◆ Prompt: Write out the listing beneath this instruction in its entirety, exactly as it reads.

◆ Source excerpt:
start

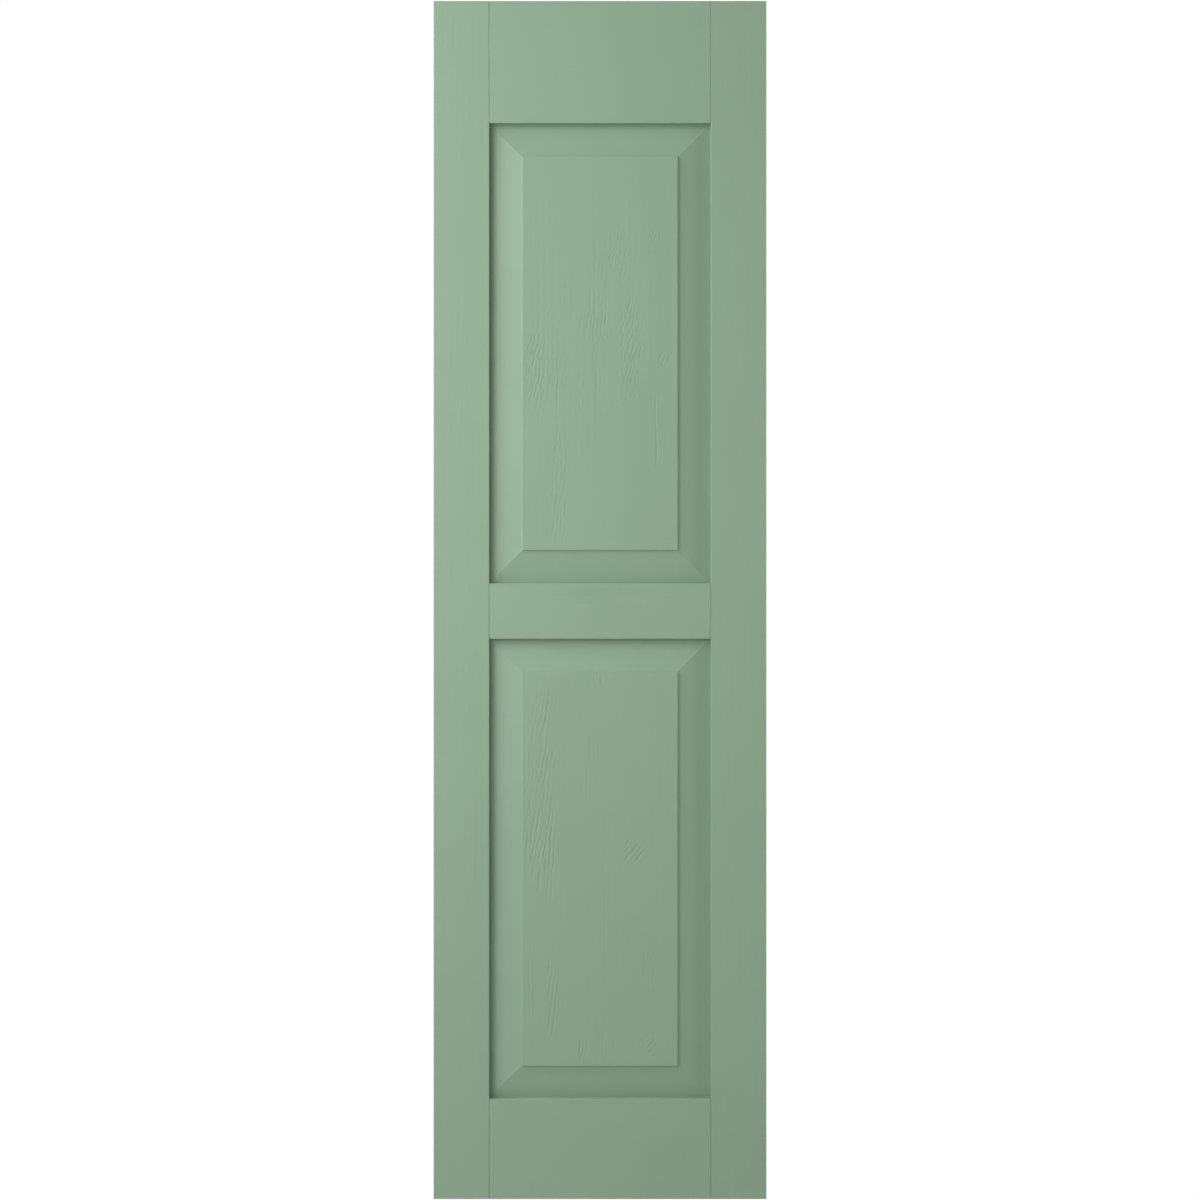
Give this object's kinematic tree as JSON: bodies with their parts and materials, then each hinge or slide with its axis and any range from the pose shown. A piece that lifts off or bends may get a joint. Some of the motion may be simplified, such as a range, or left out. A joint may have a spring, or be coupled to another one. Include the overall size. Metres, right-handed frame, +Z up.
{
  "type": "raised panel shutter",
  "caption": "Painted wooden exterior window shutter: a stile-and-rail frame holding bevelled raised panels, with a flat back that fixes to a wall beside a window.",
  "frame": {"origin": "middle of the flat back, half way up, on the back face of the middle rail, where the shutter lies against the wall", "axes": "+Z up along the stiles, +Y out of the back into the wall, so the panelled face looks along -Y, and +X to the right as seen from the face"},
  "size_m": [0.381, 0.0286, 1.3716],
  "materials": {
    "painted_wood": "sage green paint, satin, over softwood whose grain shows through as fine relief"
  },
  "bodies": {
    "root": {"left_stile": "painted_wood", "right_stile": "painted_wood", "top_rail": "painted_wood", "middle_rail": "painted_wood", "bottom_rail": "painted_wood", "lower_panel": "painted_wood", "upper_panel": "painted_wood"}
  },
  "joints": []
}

end

◆ The answer:
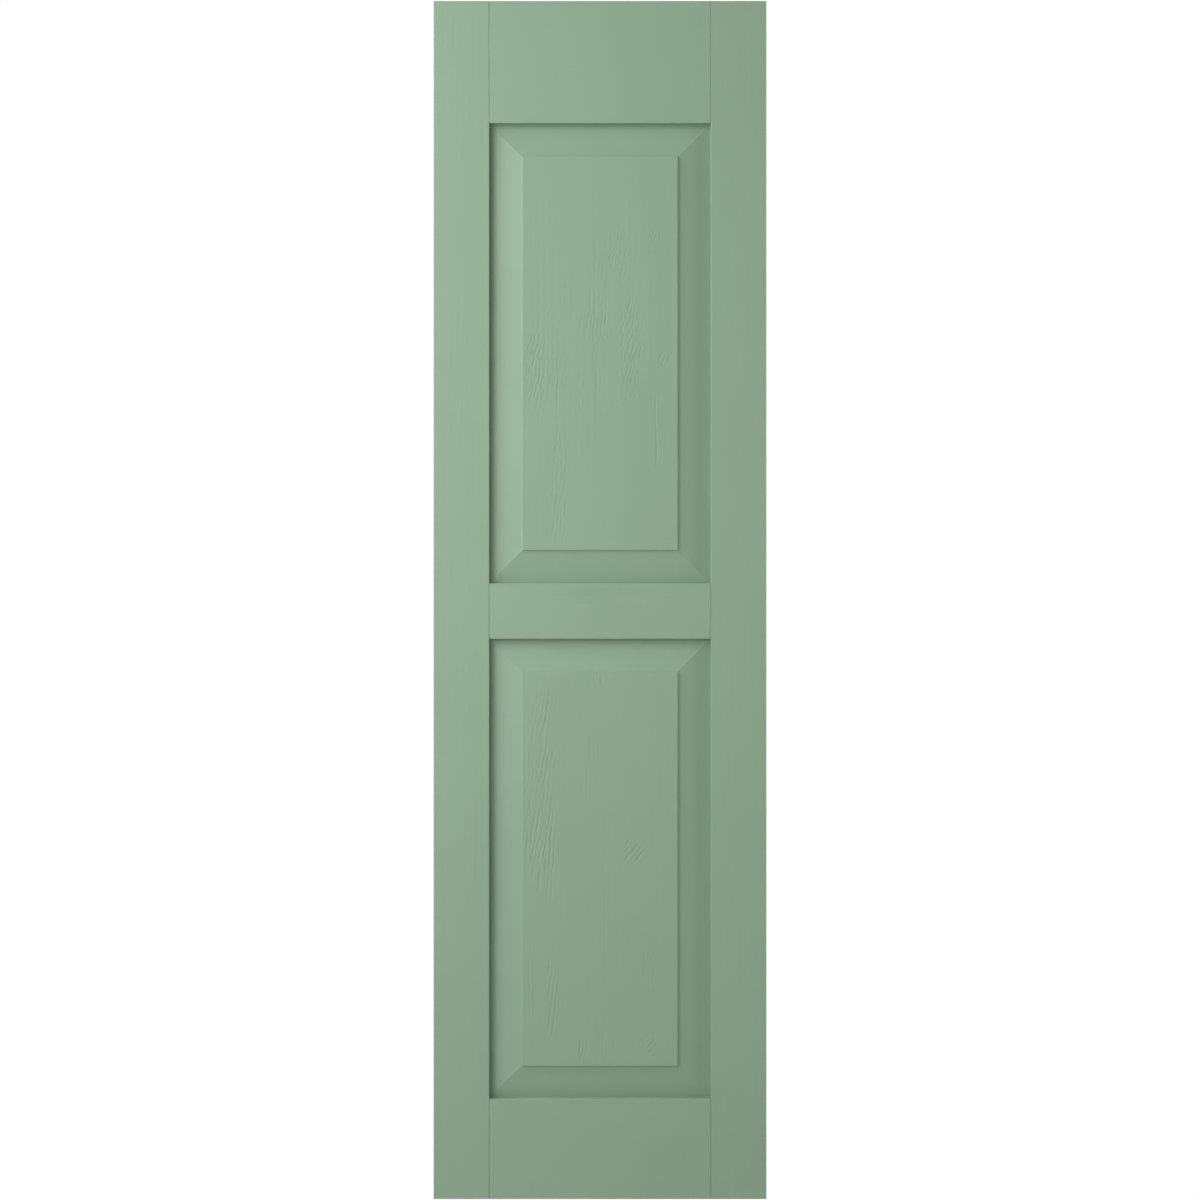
Give this object's kinematic tree as JSON: bodies with their parts and materials, then each hinge or slide with its axis and any range from the pose shown. A piece that lifts off or bends may get a joint. Some of the motion may be simplified, such as a range, or left out. A joint may have a spring, or be coupled to another one. Include the overall size. Metres, right-handed frame, +Z up.
{
  "type": "raised panel shutter",
  "caption": "Painted wooden exterior window shutter: a stile-and-rail frame holding bevelled raised panels, with a flat back that fixes to a wall beside a window.",
  "frame": {"origin": "middle of the flat back, half way up, on the back face of the middle rail, where the shutter lies against the wall", "axes": "+Z up along the stiles, +Y out of the back into the wall, so the panelled face looks along -Y, and +X to the right as seen from the face"},
  "size_m": [0.381, 0.0286, 1.3716],
  "materials": {
    "painted_wood": "sage green paint, satin, over softwood whose grain shows through as fine relief"
  },
  "bodies": {
    "root": {"left_stile": "painted_wood", "right_stile": "painted_wood", "top_rail": "painted_wood", "middle_rail": "painted_wood", "bottom_rail": "painted_wood", "lower_panel": "painted_wood", "upper_panel": "painted_wood"}
  },
  "joints": []
}